No, no you don't have to thank me, and that spluttering isn't needed, in fact if you carry on I'll have to get a mop. Mouses!
Call it a gift from one pal to another, on your card of course, but I have here the answer to all your prayers, the perfect glossy magazine guide for the fashion starved Blog Paws attendee!
Yup, I've splurged out and got you a years subscription to Wardrobes R Us, the complete guide to sliding doors and accessories including, in this edition here, a special winter and rather apt sliding pullout centrefold, featuring this seasons must have louvre. And when you open this sliding gate fold thus, you can see all the nice outfits inside. purrs
Now if you look carefully just there to the right, they have built in a series of cat condos cum small meeting rooms, and you can even specify how may of these you need to suit the number of felines in your Palace. They also double for cardigan holders and overflow shoe storage, which for you peep, with your thirty pairs of pumps, should be quite a blessing, and sure will save them from cluttering up my new office. You recall, the NEW office Uncle Brian gave ME for Christmas? The NEW office that now has pumps squatting on the top balcony area. And I even found a pair of sneaky sneakers sneaking their way inside. Mouses!

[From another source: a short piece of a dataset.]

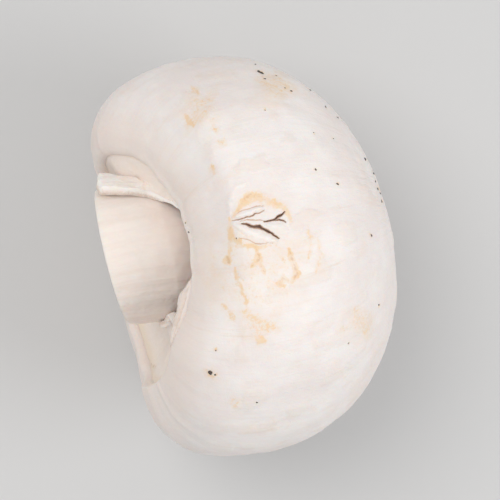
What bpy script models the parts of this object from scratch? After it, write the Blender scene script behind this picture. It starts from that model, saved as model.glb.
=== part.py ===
"""A white button mushroom as picked, lying on its side, with its stem trimmed short.

Four pieces: the cap, the gills under it, the stem, and the veil that spans from the cap's rim to the stem.
Each is drawn in the mushroom's own frame, with the crown up +Z and the middle of the cap's widest ring at
the origin, and an empty then lays the mushroom down. Angles round the axis start at +X, the side that
ends up underneath, so 180 degrees is the side that faces up and 90 degrees the side that faces +Y.
"""

import math

import bmesh
import bpy
from mathutils import Matrix, Vector

MM = 0.001

# The cap
CAP_DIAMETER = 52 * MM
CROWN_HEIGHT = 21.2 * MM
MARGIN_DROP = 14.4 * MM
MARGIN_RADIUS = 17 * MM
CROWN_FULLNESS = 2.15
SHOULDER_FULLNESS = 2.3
LIP_THICKNESS = 2.8 * MM
OVAL_SHARE = 0.012
LUMP_SHARE = 0.008
LIP_BULGE = 1.6 * MM
LIP_BULGE_AT = math.radians(112)
LIP_BULGE_SPREAD = math.radians(24)
LIP_BULGE_REACH = 4 * MM
LIP_TUCK = 2.8 * MM
LIP_TUCK_AT = math.radians(268)
LIP_TUCK_SPREAD = math.radians(42)
LIP_TUCK_REACH = 7 * MM

# The margin hangs low on its two sides, and is drawn back on the side that faces up and on the one beneath
UPPER_LIFT = 6 * MM
UPPER_LIFT_AT = math.radians(155)
UPPER_LIFT_SPREAD = math.radians(47)
UNDER_LIFT = 3.6 * MM
UNDER_LIFT_AT = math.radians(8)
UNDER_LIFT_SPREAD = math.radians(64)
MARGIN_RIPPLE = 0.3 * MM

# The chamber under the cap, which holds the gills
CHAMBER_RADIUS = 21 * MM
CHAMBER_ROOF = 1 * MM

# The gills
GILL_COUNT = 60
GILL_STEPS = 4
GILL_ROOT_THICKNESS = 0.9 * MM
GILL_EDGE_THICKNESS = 0.64 * MM
GILL_BED_THICKNESS = 0.8 * MM
GILL_BED_SAG = 1.9 * MM
GILL_INNER_RADIUS = 12.4 * MM
GILL_OUTER_RADIUS = 19.4 * MM
GILL_DEPTH = 5.2 * MM
SHORT_GILL_START = 0.45
SHORT_GILL_STUB = 0.3 * MM

# The stem, which drifts off the cap's axis inside the cap, and bends and leans below it
STEM_RADIUS = 9.5 * MM
STEM_TOP_RADIUS = 8.4 * MM
STEM_FLARE = 14 * MM
STEM_OVAL = 0.02
STEM_DRIFT_X = -1.5 * MM
STEM_DRIFT_Y = 2.6 * MM
STEM_BEND = math.radians(5)
STEM_LEAN = math.radians(6)
BEND_START = -7 * MM
BEND_LENGTH = 12 * MM
CUT_X = -14.1 * MM
CUT_TURN = math.radians(4)

# The veil: it reaches the stem on most sides, sheathes one side of it down to the cut, and has torn off above
VEIL_THICKNESS = 0.8 * MM
VEIL_HOLD_FROM = math.radians(-140)
VEIL_HOLD_TO = math.radians(157)
VEIL_HOLD_FADE = math.radians(24)
VEIL_SAG = 1.5 * MM
VEIL_SAG_AT = 0.6
VEIL_EDGE_RISE = 3.4 * MM
VEIL_TOUCH = 1.2 * MM
VEIL_TOP = -7.5 * MM
VEIL_SHEATH = 12 * MM
VEIL_SHEATH_AT = math.radians(85)
VEIL_SHEATH_SPREAD = math.radians(50)
VEIL_SHEATH_SWELL = 0.6 * MM
VEIL_SHEATH_SLACK = 0.12 * MM
VEIL_TRIM = 0.5 * MM
TORN_WIDTH = 1.7 * MM
TORN_RISE = 0.9 * MM

# How the mushroom lies: its crown dips by this tilt, and its cap has a small flat where it rests
LIE_TILT = math.radians(15)
REST_DEPTH = 1.4 * MM

# Room between pieces that touch
GAP = 0.3 * MM

# How finely each piece is drawn
CAP_SIDES = 64
STEM_SIDES = 48
VEIL_SIDES = 64
CROWN_STEPS = 10
SHOULDER_STEPS = 7
LIP_STEPS = 4
STEM_STEPS = 7
STEM_STEP = 1.7 * MM


def smooth(share):
    """0 at 0 and 1 at 1, with no corner at either end."""
    share = min(1.0, max(0.0, share))
    return share * share * (3 - 2 * share)


def polar(radius, angle, height):
    """A point at that radius, angle and height in the mushroom's own frame."""
    return Vector((radius * math.cos(angle), radius * math.sin(angle), height))


def angles_round(count):
    return [2 * math.pi * k / count for k in range(count)]


def rounds(power, steps):
    """(across, along) round a quarter of a superellipse, from (1, 0) to (0, 1)."""
    corners = [math.pi / 2 * k / steps for k in range(steps + 1)]
    return [
        (max(0.0, math.cos(a)) ** (2 / power), max(0.0, math.sin(a)) ** (2 / power))
        for a in corners
    ]


def bump(angle, centre, spread, power=2):
    """A hill round the axis, 1 at its centre. A higher power makes its top flat and its sides steep."""
    away = abs(math.remainder(angle - centre, 2 * math.pi))
    return math.exp(-((away / spread) ** power))


def girth(angle):
    """How much wider than round the cap is at that angle."""
    oval = OVAL_SHARE * -math.cos(2 * angle)
    lumps = LUMP_SHARE * math.cos(3 * angle + 0.6)
    return 1 + oval + lumps


def margin_rise(angle):
    """How far the margin is drawn back towards the crown at that angle."""
    upper = UPPER_LIFT * bump(angle, UPPER_LIFT_AT, UPPER_LIFT_SPREAD, power=4)
    under = UNDER_LIFT * bump(angle, UNDER_LIFT_AT, UNDER_LIFT_SPREAD, power=4)
    return upper + under + MARGIN_RIPPLE * math.cos(5 * angle - 1.3)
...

Why so glum? I thought you'd be pleased. I know I was when I saw the items on pages 12 through to 16 and 24. I've never seen so many cat luxuries in a wardrobe. Built in Cream cooler, personal grooming illumination station, and multi layer litter tray holder. Apparently these also double as wine cooler, vanity table and a chest of draws. purrs
Anyways, I've cat eared the pages for you. Well, they are cat eared as per MY ears, if you know what I mean.
Oh, and the invoice is coming in by email, to avoid any nasty incidents with the mail man. Hmm, best let the Kraken know about this as I don't want the design team being eaten, well not before they have measured up and installed. Purrs
WHAT! of all the ingratitude. What do you mean, you just wanted a new pair of flares, platforms, and a tank top!
Anyways, I'm putting out a missive to my pals in fashion industry for some emergency advice. Jimmy Chausie, he's good with shoes, and then there's Coco Chartreux, Ralph Rex, and Persian Cardin, He'll be great for all your cardigans and T shirts. Then there's Pixie Bob Prada, I'll be putting her in charge as this is quite a toughie and after seeing the movie I think she'll be able to make something of you.... not sure what but it has to be better than that ensemble you have at the moment. Ooh, and not forgetting Vivienne Westie, from the doggy world, for leather accessories. Purrs
What do you say to that, peep? No don't answer, I don't want you to be lost for words again, it took ages to find the dictionary last time that happened. Mouses!
It's amazing what a Princess can do, isn't it, and I do think the power of the paw is much under estimated in this here Palace. purrs
So, my clothing challenged one, all you have to do is turn up when they arrive. Oh, and pay the bill too, for the food, and the air fare, and the hotel and press conference, and chauffeurs. I put it on your card, I hope that's OK?
Peep? I really don't think crumpling to the floor will do any good to that tank top, not to mention you just land on my favourite nip banana.....
Ho hum, seems like I'll be making my own supper this evening. Mouses!